‘back from a few day’s holiday to tour Strasbourg and the Alsace wine country: I’ll share photos of the region (and the night that the forest invaded our village) as I get caught up this week.
On the way down, the road leads through through the Moselle valley in southern Luxembourg on the way to France, and I was intrigued to find that we was passing near a village of Schengen. My imagination (dulled by miles of rolling hills) associated to the Schengen Treaty, which gives us borderless (and, fortunately for me, passport-less) travel in Europe. If, indeed, this were the virtual center of the Zone, it should be worth a visit.

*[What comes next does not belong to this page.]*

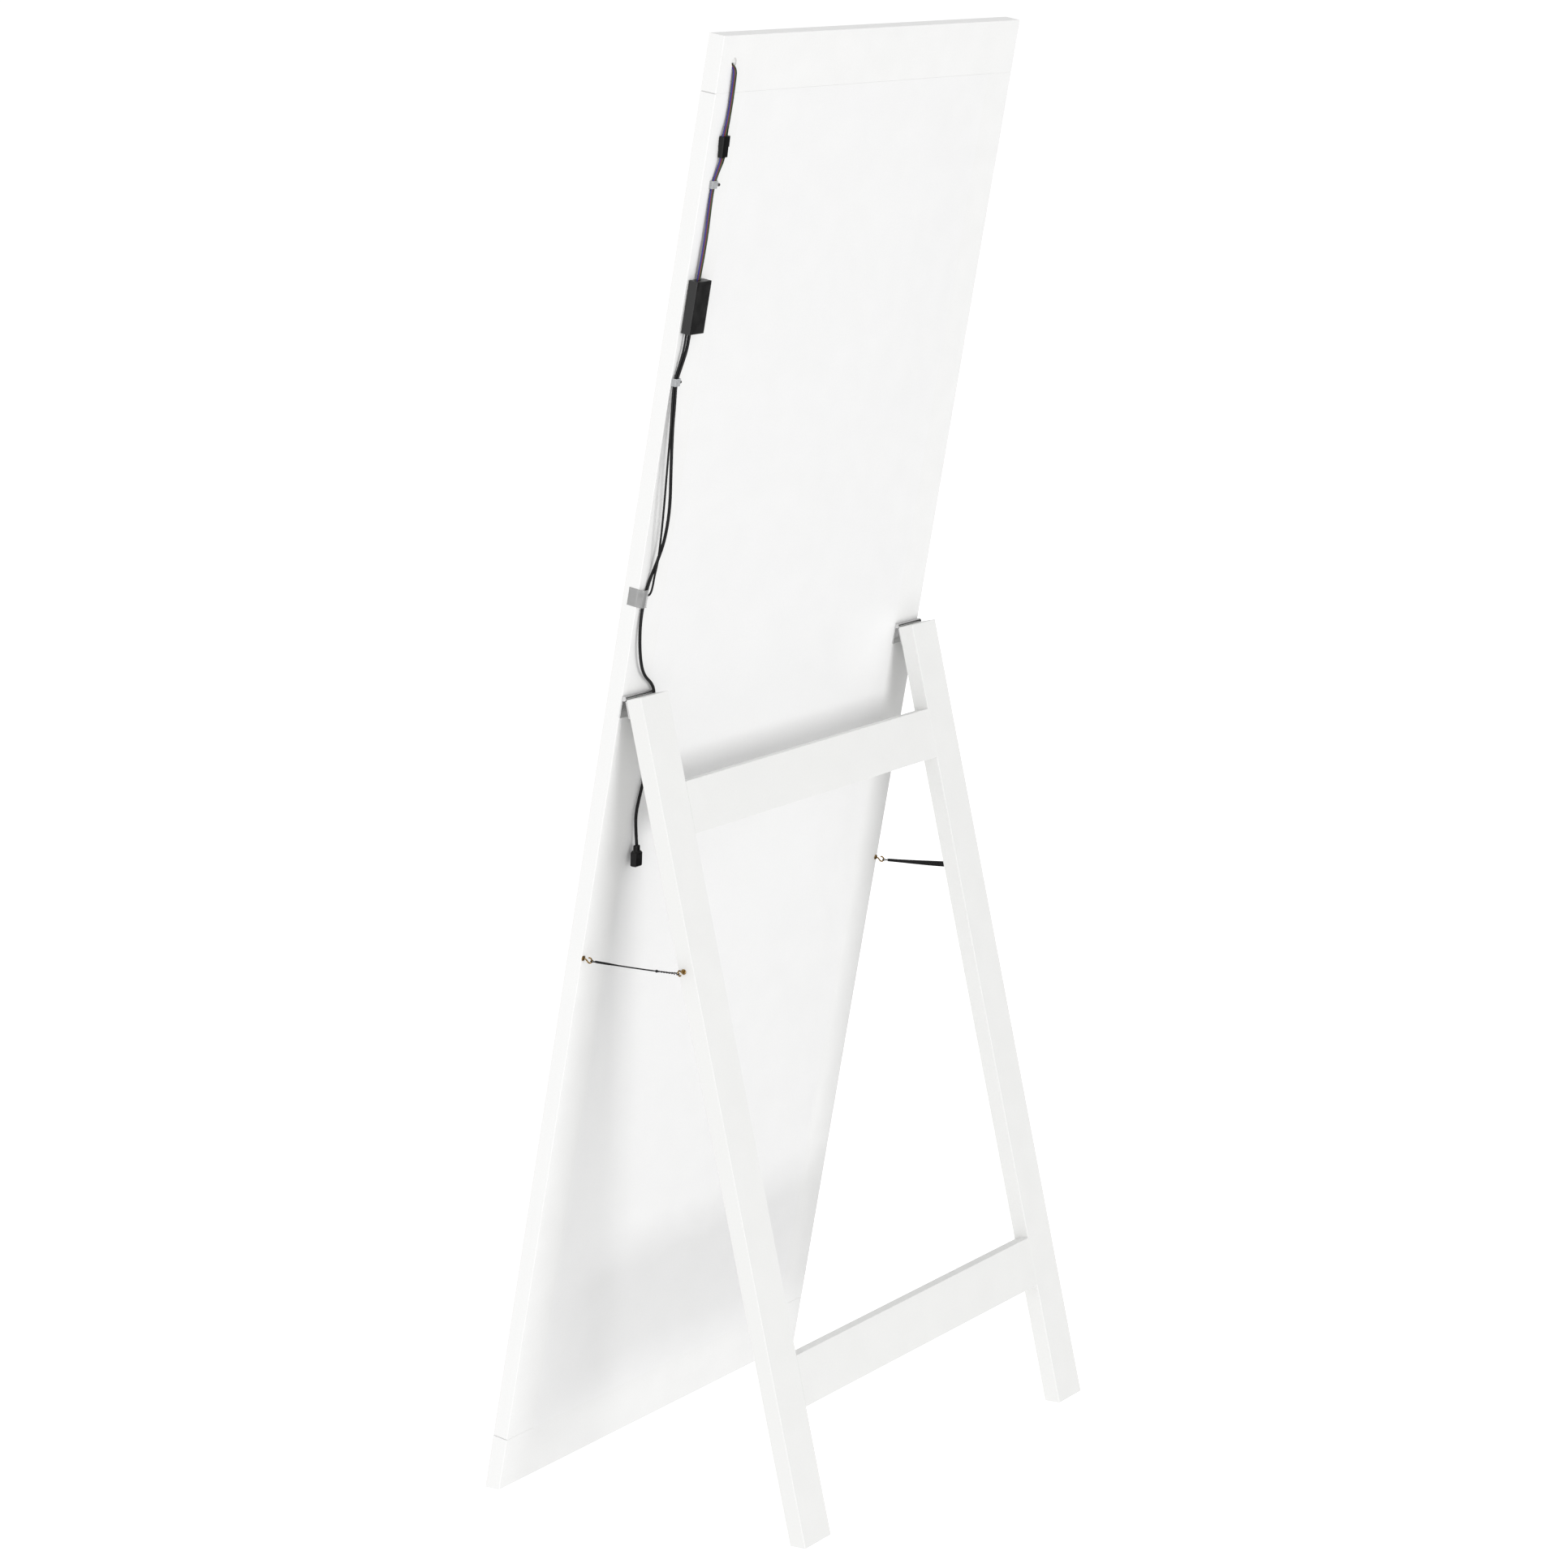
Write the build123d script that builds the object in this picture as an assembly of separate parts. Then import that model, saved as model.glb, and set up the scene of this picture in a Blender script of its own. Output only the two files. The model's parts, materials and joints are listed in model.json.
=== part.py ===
from build123d import *
import os
from math import cos, pi, radians, sin, tan

# A floor-standing mirror held up by a hinged rear stand, with a USB-powered light strip.
#
# Every piece is first drawn with the stand closed and the mirror upright, in millimetres:
# x runs to the right as seen from the front, y runs backwards from the mirror's rear face,
# and z runs up from the mirror's rear bottom edge. The stand is then opened about its hinge
# and the whole object is leaned back until the mirror's bottom edge and the feet lie on z = 0.

# Overall shape
MIRROR_WIDTH = 600.0
MIRROR_HEIGHT = 1500.0
BOARD = 17.0  # thickness of every board
LEAN = 10.47  # degrees, the mirror from upright
SPLAY = 12.55  # degrees, the legs from upright
OPENING = LEAN + SPLAY  # degrees between the mirror and the legs
EASE = 0.3  # broken long edges of the boards
SIDE_SEAM = (0.8, 1.2)  # width and depth of the groove at a board joint on the outer side
REAR_SEAM = (0.3, 0.25)  # and on the rear face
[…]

Spontaneously, then: ‘off the highway, up a hill, along a winding street and, suddenly, back into open vineyards. First observation: Schengen (pop 425) doesn’t take long to see, and it certainly doesn’t advertise it’s connection to history.

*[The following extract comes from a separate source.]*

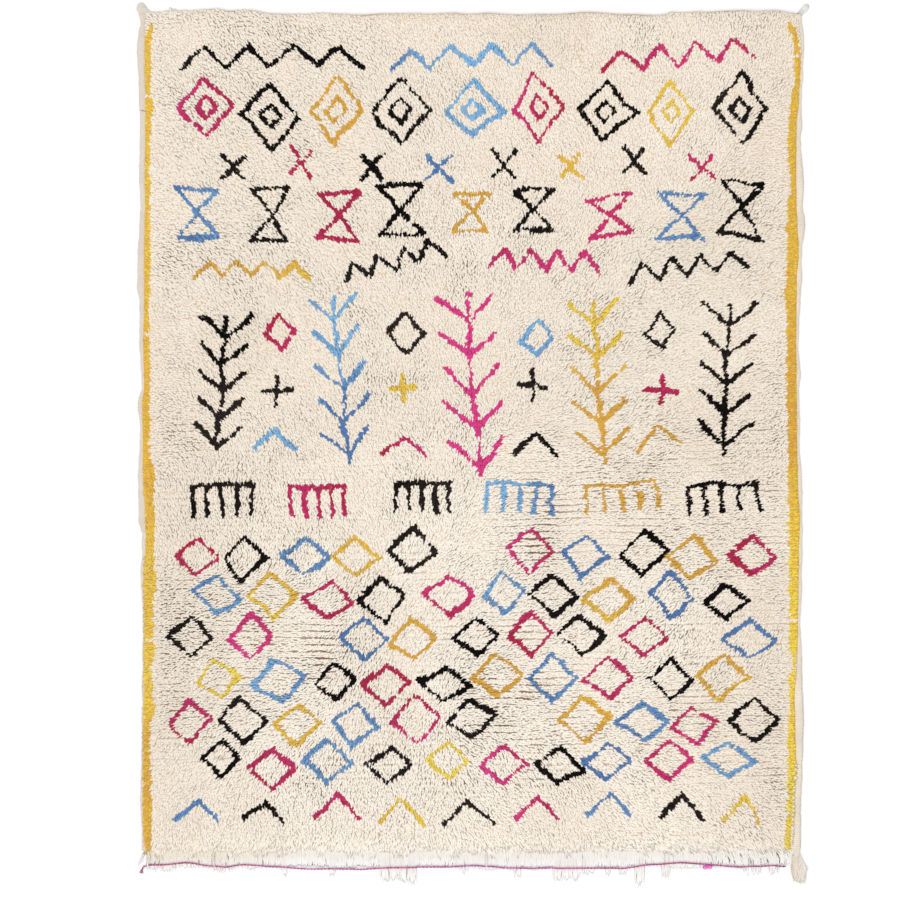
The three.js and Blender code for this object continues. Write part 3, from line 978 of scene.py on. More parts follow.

Backtrack, looking for plaques or monuments. Nothing to be found except a possible group of Dignitaries debating the next steps of Union in front of the town’s only restaurant.
I was about to give up when I spotted a sign pointing to a European Centre down near the river. Here, at last, a small monument confirming that this is THE Schengen, explaining how the vision of Luxembourg led Europe into a united future. Beyond lay a manor house where the treaty was actually signed, some odd wire statues symbolizing Peace and Hope, and a sleepy cafeteria. It’s a nice spot: ‘easy to imagine the delegates strolling the gardens, sipping wine by the river, and, like modern-day Founding Fathers, finally gathering to sign the treaties.
Adjacent, there is a small conference room filled with free EU educational (promotional) materials. I picked up hard-to-find copies of “Europe in 12 Lessons”, “Better Off in Europe (How the single market benefits you)”, and “A Guide to Schengen Enlargement (Citizen Impacts)”. Even better were the collection of posters: my wall now holds a great map of Schengen’s Europe (with a hole where the Swiss should be) and a “Path to the Euro” timeline. No shirts or mugs, but there is a vine covered tower that is kind of cool to climb for pictures.
Sleepy and a bit off the path, Schengen seems like an unlikely epicenter. Maybe its better to enjoy some of the region’s crisp white wine and simply reflect on Luxembourg’s hopeful contribution, one that touches each of us every day.